Now, here are some notes about what I tried. There is no /dev/video0 device and there doesn't seem to be any comparable device anywhere, so my guess is there is no V4L support. I ran mplayer and vlc from the Debian chroot in the hope that things could automagically work, but to no avail. Apparently, the Android piece of software which handles the webcam is called Stagefright, the documentation of which is a blogpost by a Google intern and the source code itself (think there must be better docs? think again). The job is split between Java (which provide the bindings that regular app developers use) and C++ (the native code you're not supposed to be writing) which performs the actual work including stuff like hardware acceleration of some codecs. Apparently, someone did something clever: an stagefright interface for libav.
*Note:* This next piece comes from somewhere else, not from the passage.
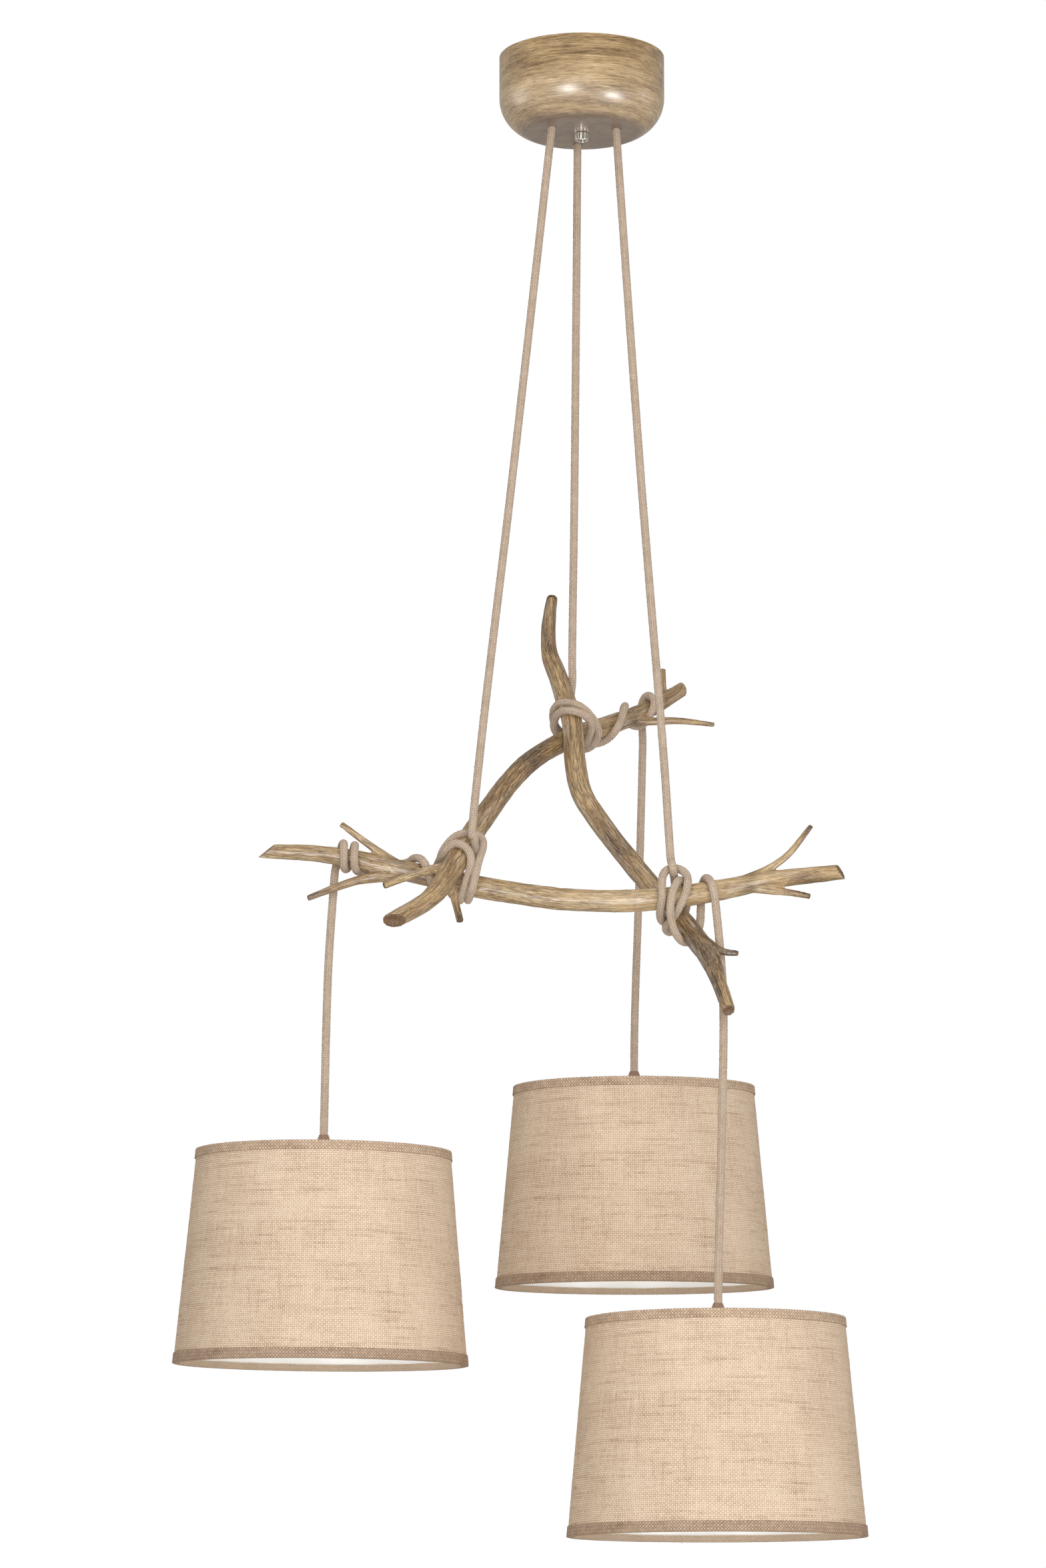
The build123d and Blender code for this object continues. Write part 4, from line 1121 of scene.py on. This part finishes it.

Sadly, the only documentation available, this time, is a Youtube video. I managed to compile it after days of stupid mistakes (if you want to try it yourself, make sure you check out the right branch, use tools/build_libstagefright with the NDK variable set to the path to the Android NDK (which contains the cross-compiler), and use make V=1 to troubleshoot issues). Sadly, it either hangs or fails with unhelpful error messages at runtime. Maybe it's because the guy doesn't have the same phone model. The next way would be to use gdb or something like that, but I'm a bit discouraged... please tell me if you managed to make this work.